Of greater accuracy I suspect, was the charge that I was humourless. Not that I was incapable of laughter, for I did my share of that within situations which I found appropriate. But there was an over-serious vein in which I was apt to monitor all that was said to me, taking it in too literally perhaps. I did not rise spontaneously to the quicksilver shifts in meaning, or interpretation, such as inspires the humour in more polished wits. And I felt vulnerable on the issue - a knowledge that there was this plodding insensitivity in me which I hoped to keep concealed. Not that it really caused any problems for me, but I mention it as an evaluation to keep somewhere in the back of the mind.
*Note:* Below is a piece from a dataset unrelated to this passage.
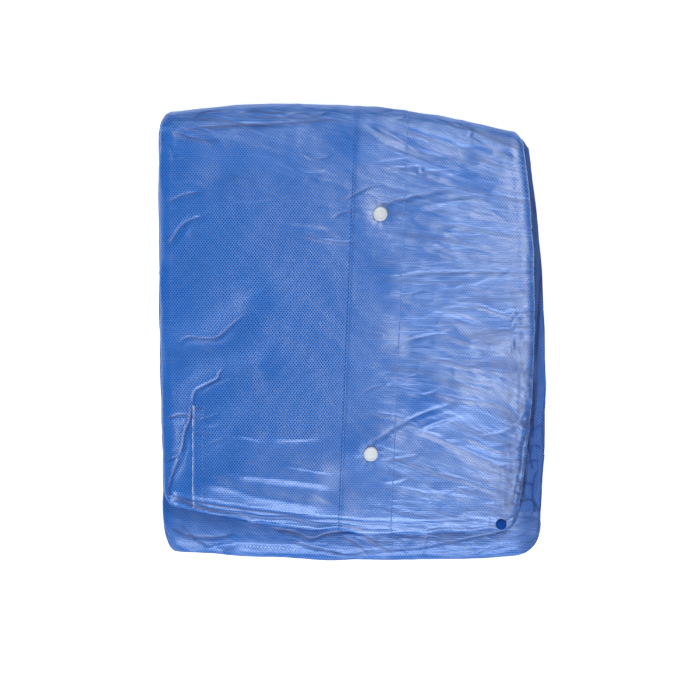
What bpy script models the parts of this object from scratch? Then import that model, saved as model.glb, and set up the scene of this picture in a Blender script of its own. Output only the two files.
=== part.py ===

What others frequently missed however, was that there was a side to me which was constantly viewing the folly of my own identity almost as if I were a person apart. Remarks that I uttered were inserted on my lips, spontaneously, but virtually to the self-ridicule of the person I found myself to be - something in caricature of myself, which I too could find grotesquely funny. To mention but two examples which have already been mentioned within my text, there was the instance when I replied to [H]’s query concerning what degree I thought I might obtain, by saying that I hadn’t yet decided. Or there was that other occasion when, on meeting Kate Ward for the first time at some party and she had enquired where I lived, I replied: "Don’t you know?" I did imagine in my heart that I was amusing others (in addition to myself) by such seemingly unconscious humour, but it seldom registered in their minds that way. They were more inclined to laugh at me, rather than with me.

And I did mind enormously what manner of image I might be creating in other people’s minds. I minded for example if I discovered that anyone supposed that I might have been accurately represented in the gossip columns. I minded when people supposed that I might be homosexual. And I minded when Daphne informed me that [F] had been taking the line that we’d had a trial of strength, and that he’d got the best of it. I felt precarious in my sense of identity, and I didn’t like it at all when anyone attempted to rock my boat.